Eu sempre ouvi que "evento é vento", como metáfora para dizer que eventos não trazem legados e, portanto, são desimportantes, comparados a outras ações. Nunca acreditei nisso e, depois de ter conhecimento do evento de criação do 25 de julho, menos ainda. Mas uma coisa é certa: evento é vento. O vento é o próprio ar em movimento. Ele é sempre fluxo. Movimenta, revolve, transforma. Onde o vento passa, a depender da sua intensidade, nada permanece como antes. E é exatamente de uma mudança nas estruturas que precisamos. O vento voa, livre, por distâncias inimagináveis. Ele propaga o fogo. "É o vento que balança a folha."

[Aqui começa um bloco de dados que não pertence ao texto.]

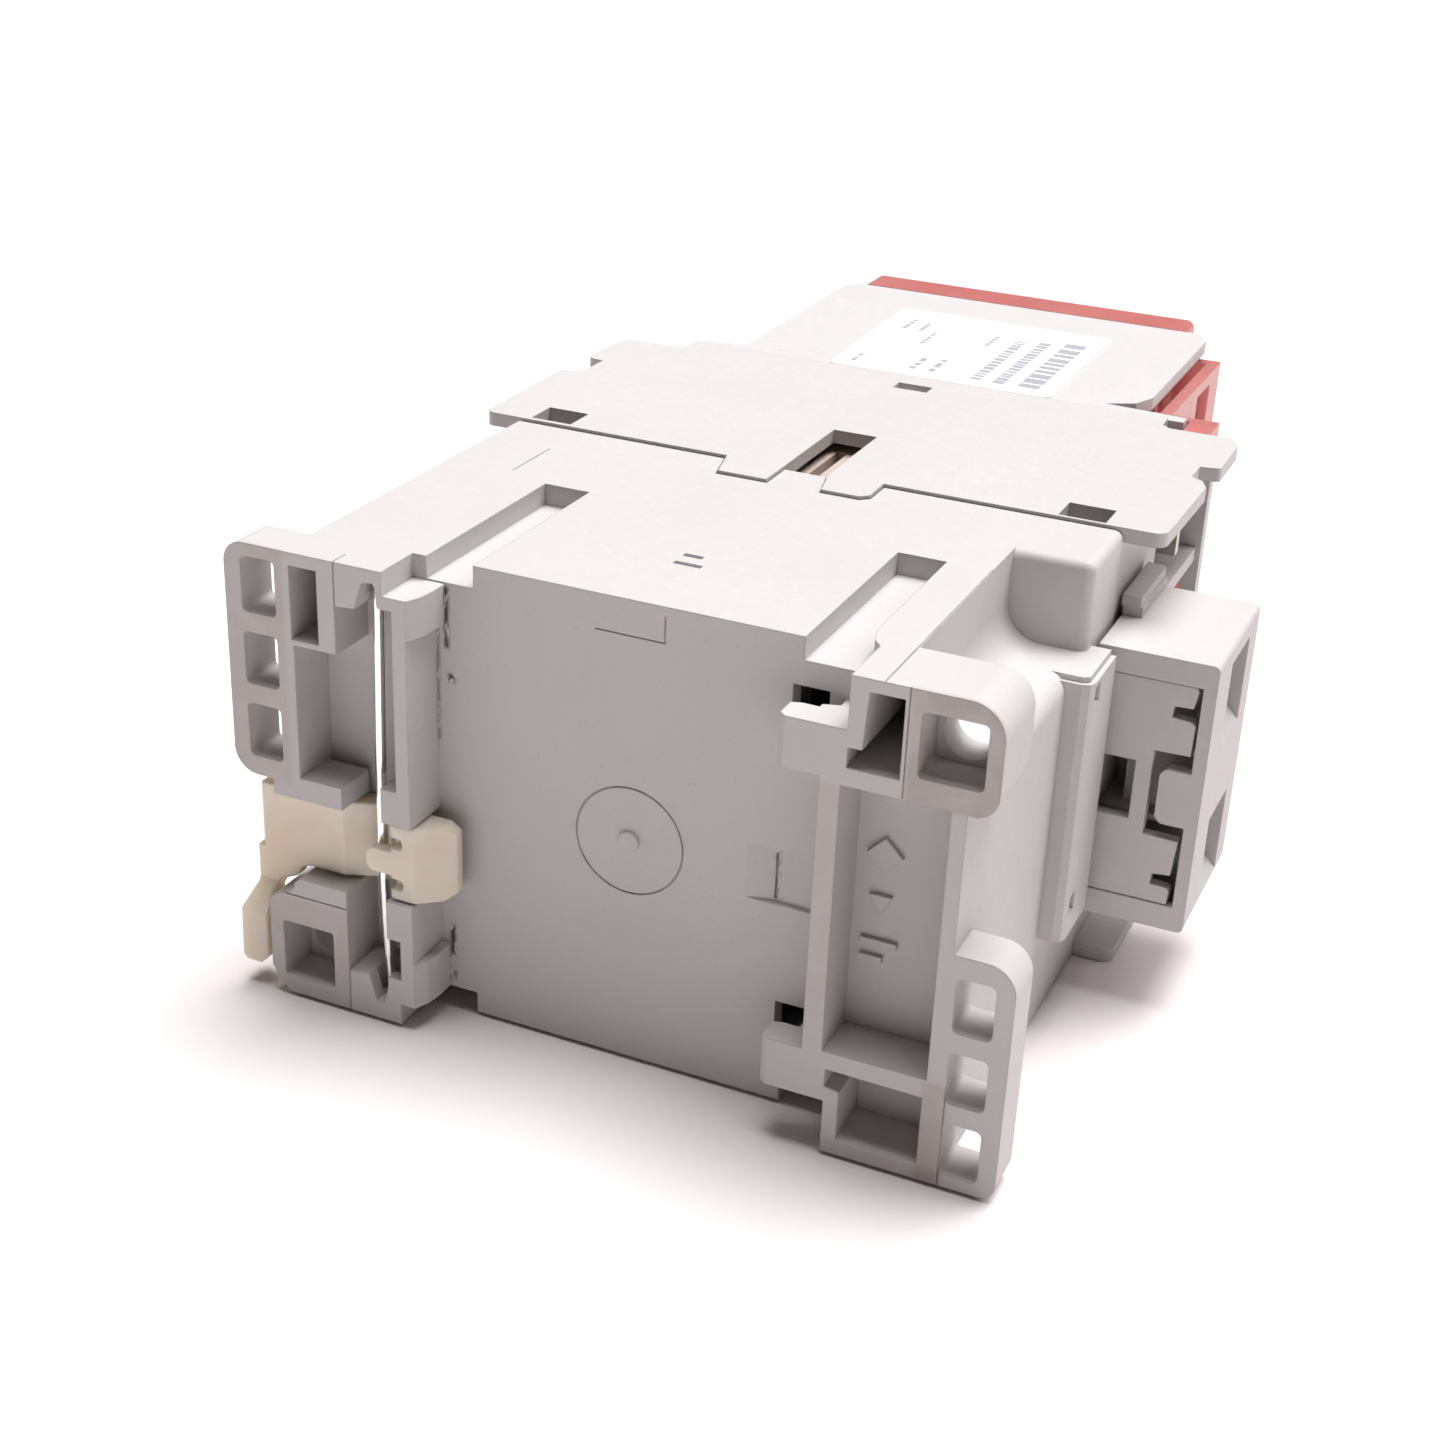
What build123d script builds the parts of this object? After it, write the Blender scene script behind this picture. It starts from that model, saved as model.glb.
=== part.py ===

O Dia da Mulher Afro-Latino-Americana e Caribenha saiu da República Dominicana como muito mais que uma utopia, um boca a boca, um buchicho. Hora brisa, hora tornado, nunca deixou de ser movimentado pelos movimentos de mulheres negras. Um dever de casa continuado, que segue formando toda a sociedade, não apenas nós negras, por meio de espaços conquistados, como esta coluna no Correio Braziliense. Por isso, um dia é pouco. Julho é, agora, o Julho das Pretas.

O maior festival de mulheres negras da América Latina é um dos legados da ventania que passou pelo 1º encontro, realizado em 2022, que nunca parou. Desde a sua fundação, o projeto contribuiu e foi robustecido por redes de mulheres negras. Reuniu mais de 400 mil pessoas, mais de 20 países e gerou muito tempo de TV, milhares de postagens em redes sociais, capas de jornais e revistas, ilustradas por trajetórias e saberes de mulheres negras.

A edição 2022 é comemorativa de nossos 15 anos. Acontece no Museu Nacional, de 22 a 24 de julho, sob o slogan: "Mulheres negras: todas as alternativas passam por nós". Não que os caminhos para o futuro não devam passar por todas as pessoas. Inclusive, é necessário que passe. Mas as soluções, tecnologias e legados de mulheres negras são indispensáveis para o desenvolvimento da sociedade, em todos os aspectos.

A programação abrange painéis, oficinas, desfiles, feira de gastronomia, espaço geek, lançamentos literários, exposição, desfiles e shows. Estaremos empenhadas em reunir material de memória, registrar e visibilizar partes da história, das lutas e das trajetórias de mulheres negras que construíram o legado dos 30 anos de 25 de julho. Todas as atividades são gratuitas e estão disponíveis para consulta no site: www.afrolatinas.com.br.

Nesta edição especial de 15 anos, 50 mulheres inspiradoras serão homenageadas na galeria Rosas em vida. Nomes como Conceição Evaristo, Sueli Carneiro, Francia Márquez, Epsy Campbell Barr, Grace Jones, Dona Gracinha da Sanfona. São 50 homenageadas que representam as lutas e anseios de milhões de anônimas negras brasileiras, das Américas e do Caribe.